If desired, eeweather.ISDStation objects can also be created directly:

>>> eeweather.ISDStation('722880')
ISDStation('722880')

If the station is not recognized, an error will be thrown:

>>> eeweather.ISDStation('BAD_STATION')
...
eeweather.exceptions.UnrecognizedUSAFIDError: BAD_STATION

Advanced Usage

Digging deeper into eeweather features.

Caching Weather Data

By default, a small SQLite database is setup at ~/.eeweather/cache.db that is used to save weather data that is pulled from primary sources, such as the NOAA FTP site. This is done partially out of courtesy to the service, but also because it vastly speeds up the process of obtaining weather data. This local cache can be pointed to a different database by setting the environment variable EEWEATHER_CACHE_URL to any URL supported by SQLalchemy.

For example:

export EEWEATHER_CACHE_URL=postgres://user:password@host:port/dbname

ZCTA to latitude/longitude conversion

Convert ZCTA targets into latitude/longitudes based on their centroid:

>>> eeweather.zcta_to_lat_long(90210)
(34.1010279124639, -118.414760978568)

If the ZCTA or station is not recognized, an error will be thrown:

>>> eeweather.zcta_to_lat_long('BAD_ZCTA')
...
UnrecognizedZCTAError: BAD_STATION

Charting Station mappings

Note

Requires matplotlib to be installed.

Within (for example) a jupyter notebook you can create plots like this:

>>> station = eeweather.ISDStation('722990')
>>> eeweather.plot_station_mapping(
...     lat, lng, station, distance_meters=21900, target='91104')

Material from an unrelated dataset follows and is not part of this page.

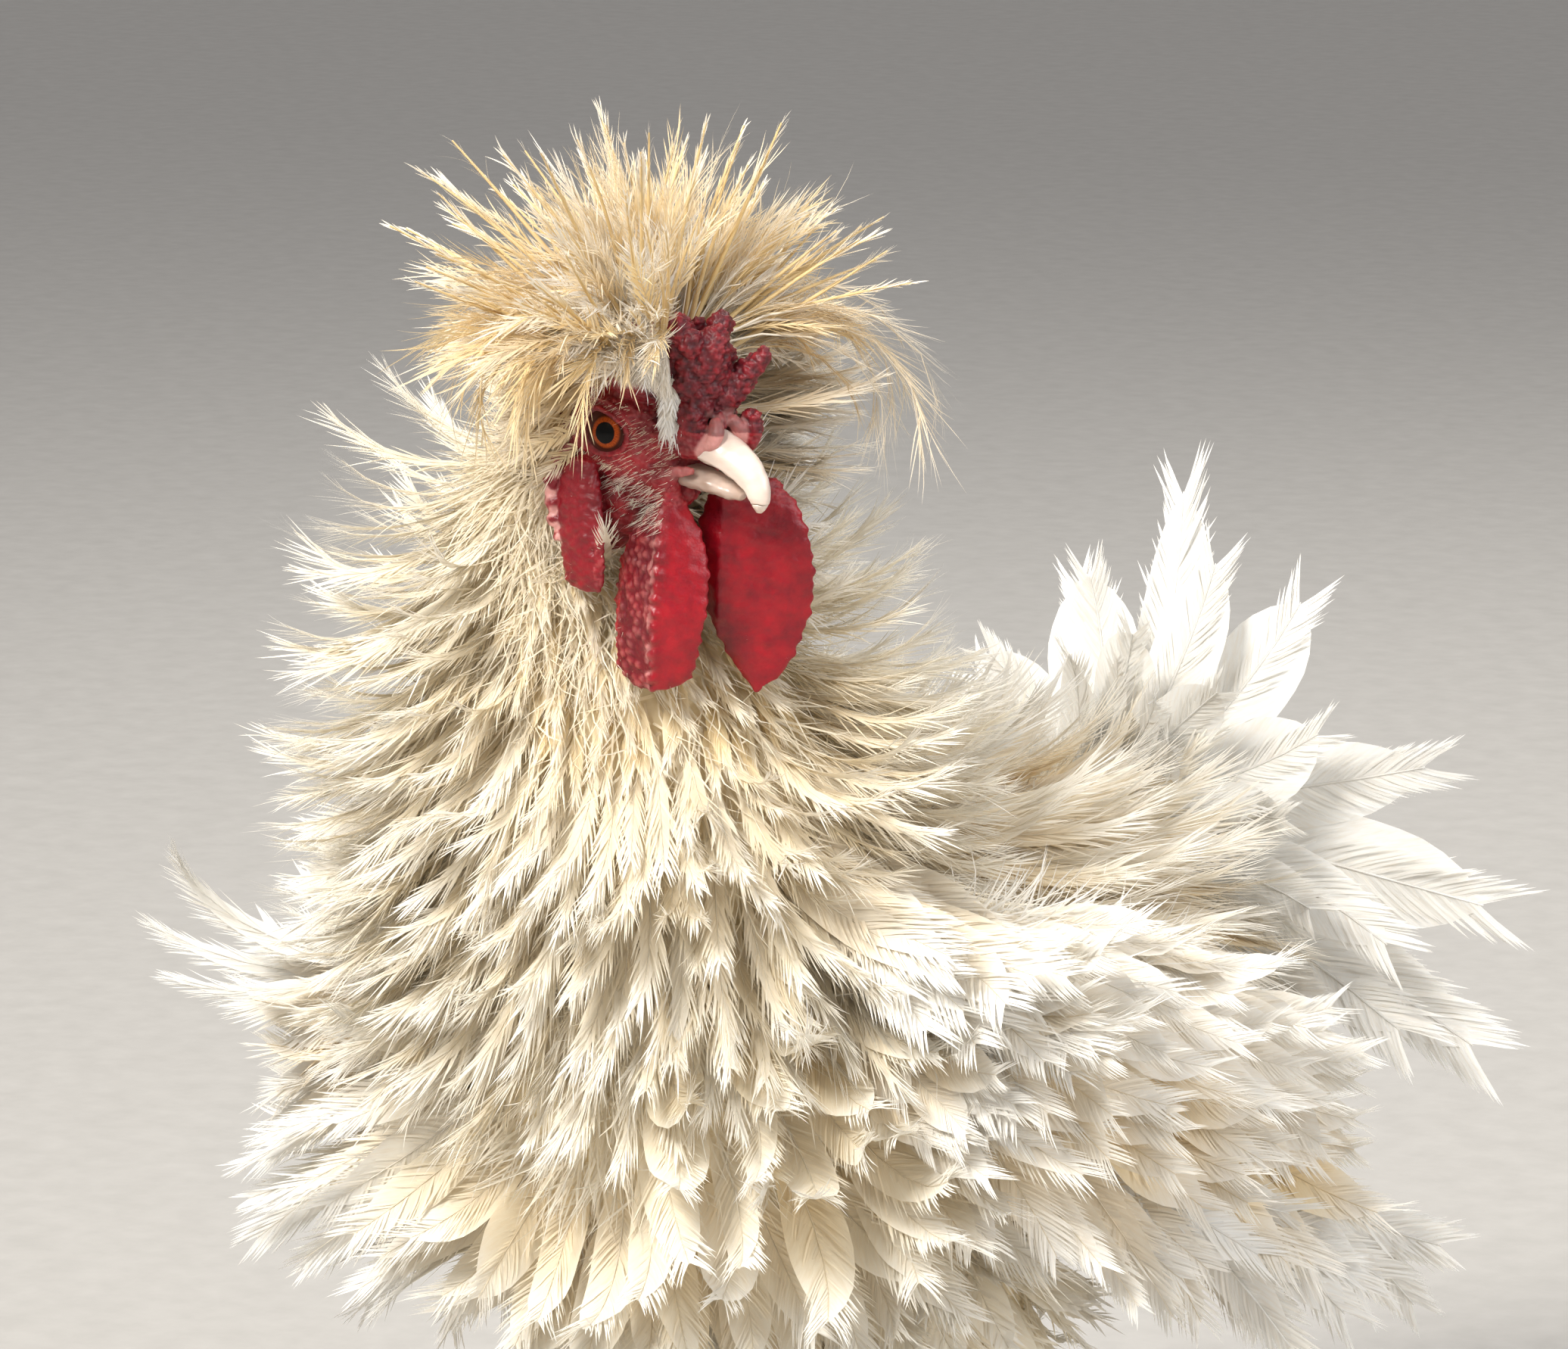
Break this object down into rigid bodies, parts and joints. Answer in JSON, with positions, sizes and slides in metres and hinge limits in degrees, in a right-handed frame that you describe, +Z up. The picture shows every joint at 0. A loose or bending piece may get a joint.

This will create a plot like the following:

_images/plot-91104-to-722880.png

Advanced database inspection

Using the CLI

If you prefer a GUI: SQLite Browser

The default database location is ~/.eeweather/cache.db.

How to log into the database:

$ eeweather inspect_db
SQLite version 3.19.3 2017-06-27 16:48:08
Enter ".help" for usage hints.
sqlite>

List all tables:

sqlite> .tables

Turn on headers for results:

sqlite> .headers on
Example queries

Get more information about a specific ISD station.

select
  *
from
  isd_station_metadata
where
  usaf_id = '722860'

Rebuilding the Database

The metadata database can be rebuilt from primary sources using the CLI.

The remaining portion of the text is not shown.